▶ Stated task: The answer is one number: how many lines in the data below hold "scene".

▶ Dataset section:
-- begin --
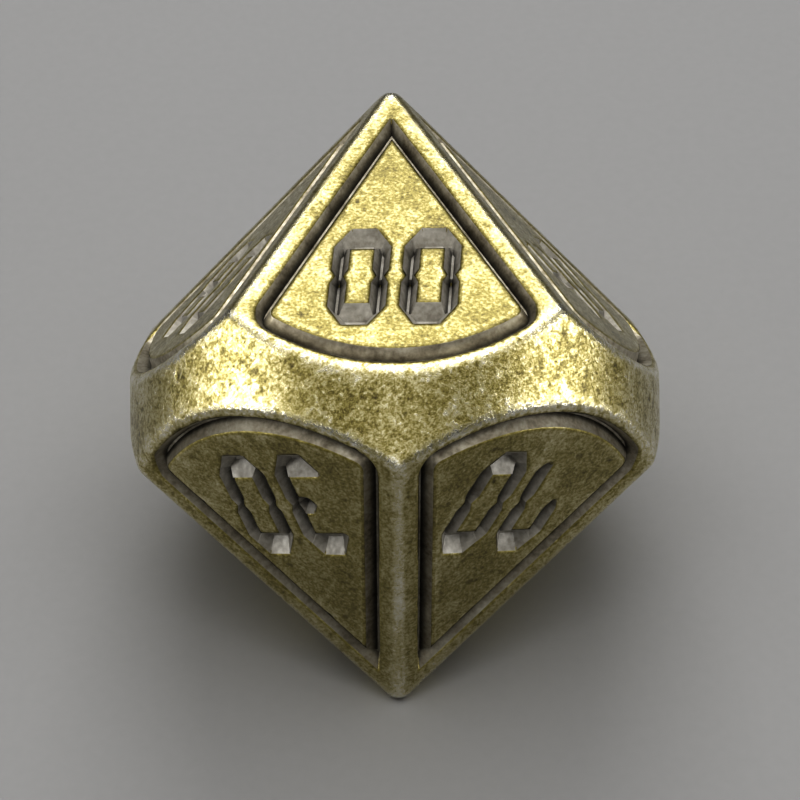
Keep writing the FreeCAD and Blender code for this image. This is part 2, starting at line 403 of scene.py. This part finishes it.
def cast_surface(source):
    """The casting's surface: even fine mesh on the CAD shape, soft lips, shallow dents and nicks."""
    cad = source.data.copy()
    cad.transform(Matrix.Scale(1 / MM, 4))
    tree = BVHTree.FromPolygons(
        [v.co.copy() for v in cad.vertices], [tuple(p.vertices) for p in cad.polygons]
    )
    blank = bpy.data.objects.new("blank", cad)
    bpy.context.scene.collection.objects.link(blank)
    voxels = blank.modifiers.new("voxels", "REMESH")
    voxels.mode = "VOXEL"
    voxels.voxel_size = VOXEL
    mesh = evaluated(blank)
    bpy.data.objects.remove(blank)

    places, pairs = arrays(mesh)
    count = len(places)
    snapped = np.empty_like(places)
    facing = np.empty_like(places)
    for i, p in enumerate(places):
        hit, normal, _, _ = tree.find_nearest(p)
        snapped[i] = hit
        facing[i] = normal

    # soft lips where two flat faces meet at a sharp edge
    turn = np.einsum("ij,ij->i", facing[pairs[:, 0]], facing[pairs[:, 1]])
    lip = np.zeros(count)
    sharp = pairs[turn < LIP_TURN].ravel()
    lip[sharp] = 1.0
    lip = np.maximum(lip, neighbour_mean(lip, pairs, count) > 0)
    share = LIP_SHARE * neighbour_mean(lip, pairs, count)[:, None]
    for _ in range(LIP_PASSES):
        snapped += share * (neighbour_mean(snapped, pairs, count) - snapped)

    mesh.vertices.foreach_set("co", snapped.astype(np.float32).ravel())
    mesh.update()
    normals = vertex_normals(mesh)

    # shallow waves and pits of a small casting
    wave = noise_at(snapped, 0.8, (3.1, 7.7, 1.9))
    pit = noise_at(snapped, 3.1, (11.3, 2.2, 5.4))
    move = WAVE_DEPTH * wave - PIT_DEPTH * np.clip(pit - PIT_START, 0, None)
    chance = np.random.default_rng(7)
    lips = np.flatnonzero(lip)
    for k in range(NICKS):
        at = lips[chance.integers(len(lips))] if k < LIP_NICKS else chance.integers(count)
        size = chance.uniform(*NICK_RADIUS)
        depth = chance.uniform(*NICK_DEPTH)
        away = np.linalg.norm((snapped - snapped[at]) * chance.uniform(*NICK_STRETCH, 3), axis=1)
        near = away < size
        move[near] -= depth * (1 - (away[near] / size) ** 2) ** 2
    final = snapped + normals * np.minimum(move, 0.0)[:, None]
    mesh.vertices.foreach_set("co", final.astype(np.float32).ravel())
    mesh.update()

    # how far each place stands proud of its surroundings
    normals = vertex_normals(mesh)
    proud = np.einsum("ij,ij->i", final - neighbour_mean(final, pairs, count), normals)
    for _ in range(WEAR_PASSES):
        proud = 0.5 * proud + 0.5 * neighbour_mean(proud, pairs, count)
    rim = lip.astype(float)
    for _ in range(RIM_PASSES):
        rim = np.maximum(lip, neighbour_mean(rim, pairs, count))
    wear = np.clip(proud / FULL_WEAR, -1, 1) * (1 - RIM_WEAR_LOSS * rim)
    pole = np.array(POLE)
    middle = np.array(MIDDLE) / MM
    rel = final - middle
    radius = np.linalg.norm(rel - np.outer(rel @ pole, pole), axis=1)
    band = np.clip((radius - BAND_RADIUS + BAND_FADE_START) / BAND_FADE, 0, 1)
    for name, values in (("wear", wear), ("band", band), ("rim", rim)):
        layer = mesh.attributes.new(name, "FLOAT", "POINT")
        layer.data.foreach_set("value", values.astype(np.float32))

    body = bpy.data.objects.new("cast_body", mesh)
    bpy.context.scene.collection.objects.link(body)
    corners = body.modifiers.new("triangles", "TRIANGULATE")
    corners.quad_method = "SHORTEST_DIAGONAL"
    thin = body.modifiers.new("thin", "DECIMATE")
    thin.ratio = TRIANGLES / (2 * len(mesh.polygons))
    thinned = evaluated(body)
    body.modifiers.clear()
    body.data = thinned
    thinned.transform(Matrix.Scale(MM, 4))
    thinned.polygons.foreach_set("use_smooth", [True] * len(thinned.polygons))
    return body


def weigh_normals(mesh):
    """Shading normals weighted by face area, so that the broad flats stay flat next to their lips."""
    co, _ = arrays(mesh)
    corners = np.empty(len(mesh.polygons) * 3, np.int32)
    mesh.polygons.foreach_get("vertices", corners)
    corners = corners.reshape(-1, 3)
    a, b, c = (co[corners[:, k]] for k in range(3))
    area = np.cross(b - a, c - a)
    total = np.zeros_like(co)
    for k in range(3):
        for axis in range(3):
            total[:, axis] += np.bincount(corners[:, k], area[:, axis], len(co))
    total /= np.maximum(np.linalg.norm(total, axis=1), 1e-20)[:, None]
    mesh.normals_split_custom_set_from_vertices(total.tolist())


body = cast_surface(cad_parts["die_body"])
weigh_normals(body.data)
body.data.materials.clear()
body.data.materials.append(brass())
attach(body, "root")
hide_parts("die_body")

LININGS = {"border": border_lacquer(), "number": number_lacquer()}
for name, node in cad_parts.items():
    kind = name.split("_")[0]
    if kind in LININGS:
        node.data.materials.clear()
        node.data.materials.append(LININGS[kind])

# ---------------------------------------------------------------- studio
FLOOR_HALF = 1.5
FLOOR_GAP = 0.02 * MM
floor_mesh = bpy.data.meshes.new("floor")
floor_mesh.from_pydata(
    [(x * FLOOR_HALF, y * FLOOR_HALF, 0.0) for x, y in ((-1, -1), (1, -1), (1, 1), (-1, 1))],
    [],
    [(0, 1, 2, 3)],
)
floor_mesh.materials.append(backdrop())
floor = bpy.data.objects.new("floor", floor_mesh)
bpy.context.scene.collection.objects.link(floor)
floor.location.z = CAD_BOX[0].z - FLOOR_GAP


def softbox(name, azimuth, elevation, distance, width, height, power):
    """A rectangular soft light aimed at the middle of the die. Distances in mm, power in watts."""
    data = bpy.data.lights.new(name, "AREA")
    data.shape = "RECTANGLE"
    data.size = width * MM
    data.size_y = height * MM
    data.energy = power
    lamp = bpy.data.objects.new(name, data)
    bpy.context.scene.collection.objects.link(lamp)
    towards = direction(azimuth, elevation)
    lamp.location = MIDDLE + towards * distance * MM
    lamp.visible_camera = False
    lamp.rotation_mode = "QUATERNION"
    lamp.rotation_quaternion = towards.to_track_quat("Z", "Y")
    return lamp


softbox("overhead", 0, 87, 260, 420, 250, 0.53)
softbox("key", 180, 45, 260, 150, 130, 0.200)
# These only give the metal something to reflect.
for reflected in (
    softbox("left_strip", -76, 17, 200, 50, 95, 0.185),
    softbox("right_strip", 78, 15, 200, 50, 95, 0.165),
    softbox("front_fill", -2, 31, 220, 90, 180, 0.080),
    softbox("crown", 180, 72, 250, 230, 90, 0.26),
):
    reflected.visible_diffuse = False

world = bpy.data.worlds.new("studio")
world.use_nodes = True
sky = world.node_tree.nodes["Background"]
sky.inputs["Color"].default_value = (0.85, 0.87, 0.90, 1.0)
sky.inputs["Strength"].default_value = 0.07
bpy.context.scene.world = world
-- end --
▶ Reply to the task: 6